- Genre: Game show
- Created by: Jonty Nash; Christopher Potts;
- Written by: Kyle Beakley; John Chaneski; Amy Ozols; Todd Sachs;
- Directed by: Alan Carter
- Presented by: Howie Mandel
- Country of origin: United States
- Original language: English
- No. of seasons: 1
- No. of episodes: 10

Production
- Executive producers: David Friedman; David Eilenberg; Jonty Nash; Christopher Potts; Simon Thomas;
- Producers: Bri Baxter; Olivia Bonin;
- Editors: John Baldino; Brennan Gerjarusak; Gasper Chiramonte; Alyssa Dressman; Glenn Ebesu; Nick Gagnon; Dmega HSU, ACE; Jason Stewart; Tim Sullivan; Jimmy Tartanella; Robby Thompson;
- Production companies: ITV America; Nobody's Hero;

Original release
- Network: Netflix
- Release: April 27, 2022

= Bullsh*t: The Game Show =

2022 American game show

Bullsh*t: The Game Show is an American television game show hosted by Howie Mandel on Netflix that released on April 27, 2022. This was Mandel's first game show since the cancellation of the Deal or No Deal revival back in 2019.

== Premise ==
In the game, players work their way up a money ladder either by answering questions correctly or confidently giving incorrect answers and persuading their opponents that they are correct. For each question answered correctly (or successfully lied through), the contestant moves up the money ladder, closer to the final prize of $1,000,000.

== Gameplay ==
After a contestant chooses an answer, only the contestant is shown if it was correct or not. The player then tells a story about how he or she supposedly knew the answer, even if it is not correct. Three judges decide whether they believe their story or if they think the contestant is lying (referred to as "bullshitting" by Mandel and the participants). When this concludes, the contestant is asked to confirm if their answer is correct, or if they were lying. If the contestant was right, the game continues without issue. But if they're wrong, they may only proceed if at least one judge was convinced that they were correct. If all three judges correctly accuse the contestant of lying on the same question, the contestant is eliminated and the game ends.
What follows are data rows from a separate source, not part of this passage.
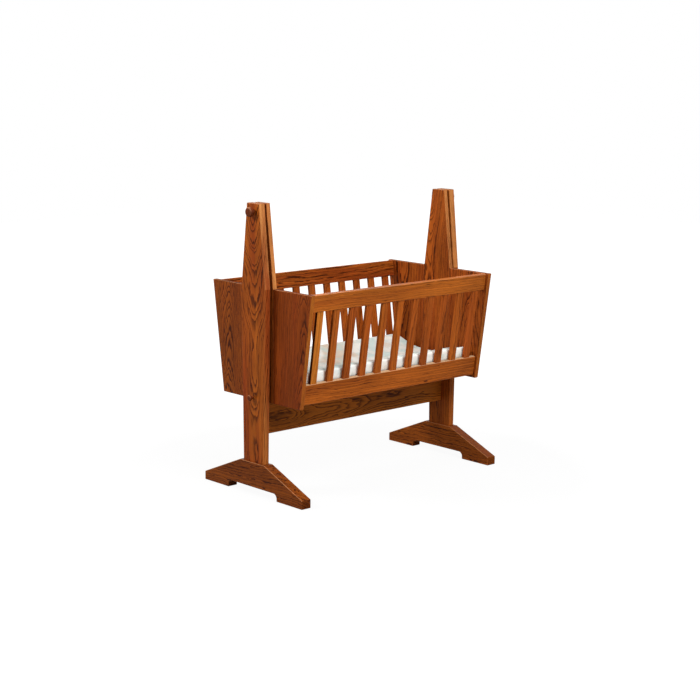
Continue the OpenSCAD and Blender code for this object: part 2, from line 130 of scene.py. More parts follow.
def oak_grain():
    """Plain-sawn red oak. The rings are cones round a pith outside the board: a point's ring number is its
    distance from the pith, bent by slow noise and growing along the board, over the ring's width. Each ring
    opens with a dark band of pores that fades into plain wood. Short fine pores lie along the grain."""
    tree = bpy.data.node_groups.new("oak_grain", "ShaderNodeTree")
    for name, kind in (("Vector", "Vector"), ("Pith", "Vector"), ("Cone", "Float"), ("Sway", "Float"),
                       ("Ring", "Float"), ("Wander", "Float"), ("Crinkle", "Float"), ("Contrast", "Float"),
                       ("Red", "Float"), ("End", "Float"), ("Painted_End_Sheen", "Float"), ("Edge_Wear_And_Highlight", "Float"),
                       ("Light", "Color"), ("Dark", "Color")):
        tree.interface.new_socket(name, in_out="INPUT", socket_type="NodeSocket" + kind)
    for name, kind in (("Color", "Color"), ("Roughness", "Float"), ("Height", "Float")):
        tree.interface.new_socket(name, in_out="OUTPUT", socket_type="NodeSocket" + kind)
    given = tree.nodes.new("NodeGroupInput").outputs
    out = tree.nodes.new("NodeGroupOutput").inputs
    place = given["Vector"]
    along = add(tree, "SeparateXYZ", place).outputs[2]

    # The pith's own wander, in swings some 150 mm long, and crinkles 40 mm and 8 mm long
    slow = add(tree, "VectorMath", place, (7.0, 7.0, 1.9), operation="MULTIPLY")
    drift = add(tree, "TexNoise", {"Vector": slow, "Scale": 1.0, "Detail": 2.0, "Roughness": 0.45})
    drift = add(tree, "VectorMath", drift.outputs["Color"], (0.5, 0.5, 0.5), operation="SUBTRACT")
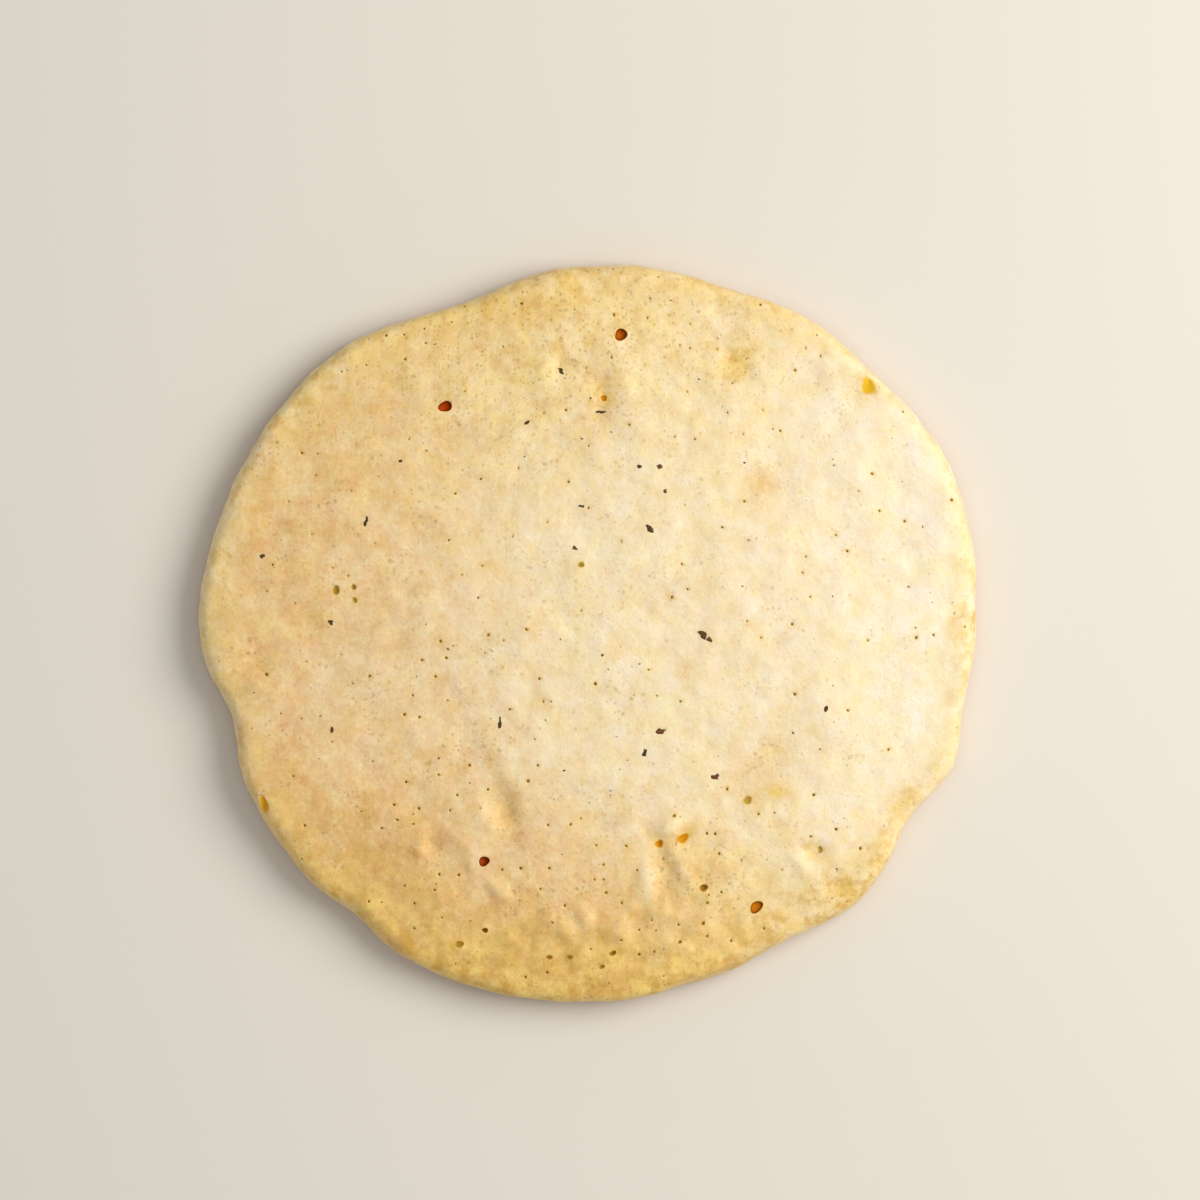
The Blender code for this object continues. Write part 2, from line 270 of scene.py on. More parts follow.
ripples = seededRipples(crown["ripples"], crown["wavesEach"], crown["seed"])
billows = seededRipples(crown["billows"], crown["wavesEach"], crown["seed"] + 2)
dimples = scatteredSpots(
    np.random.default_rng(crown["seed"] + 1), crown["dimples"], crown["dimpleReach"], crown["dimpleRadius"],
    crown["dimpleDepth"])


def lumpRise(x, y):
    # placed dents and bumps: bells of a squared distance raised to a power, which makes their flanks steeper
    rise = np.zeros(np.broadcast(x, y).shape)
    for midX, midY, halfLength, halfWidth, turn, height in crown["lumps"]:
        along, across = turned(x - midX, y - midY, turn)
        gap = (along / halfLength) ** 2 + (across / halfWidth) ** 2
        rise += height * np.exp(-0.5 * gap ** crown["lumpPower"])
    return rise


def skinRise(points):
    # how far the skin stands off the plain form: ripples, lumps, and in the lumpy spots the folded billows,
    # less the dimples
    x, y = points[..., 0], points[..., 1]
    lumpy = patched(0.0, crown["lumpySpots"], x, y)
    rise = rippled(points, ripples) + lumpRise(x, y)
    rise += lumpy * (np.abs(rippled(points, billows)) - crown["billows"][0][1] * crown["billowSink"])
    for spotX, spotY, radius, depth in dimples:
        rise -= depth * np.exp(-0.5 * ((x - spotX) ** 2 + (y - spotY) ** 2) / radius ** 2)
    return rise


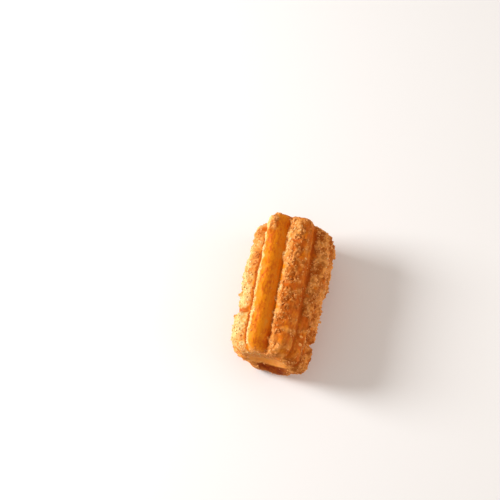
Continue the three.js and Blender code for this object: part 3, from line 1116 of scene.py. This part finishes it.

The contestant then receives the amount of money equivalent to the last safe haven they reached and departs the show, while the judge who was most accurate in assessing whether they were lying or telling the truth becomes the next contestant.

== Reception ==
Melissa Camacho of Common Sense Media gave the show 3 out of 5 stars calling it a fun game show, praised Mandel's humor hosting, and the cliffhangers in each episode, claiming it to "make it easy to binge watch", though she did mention that the word "bulls--t" being used a lot in the show may be unsettling for younger viewers.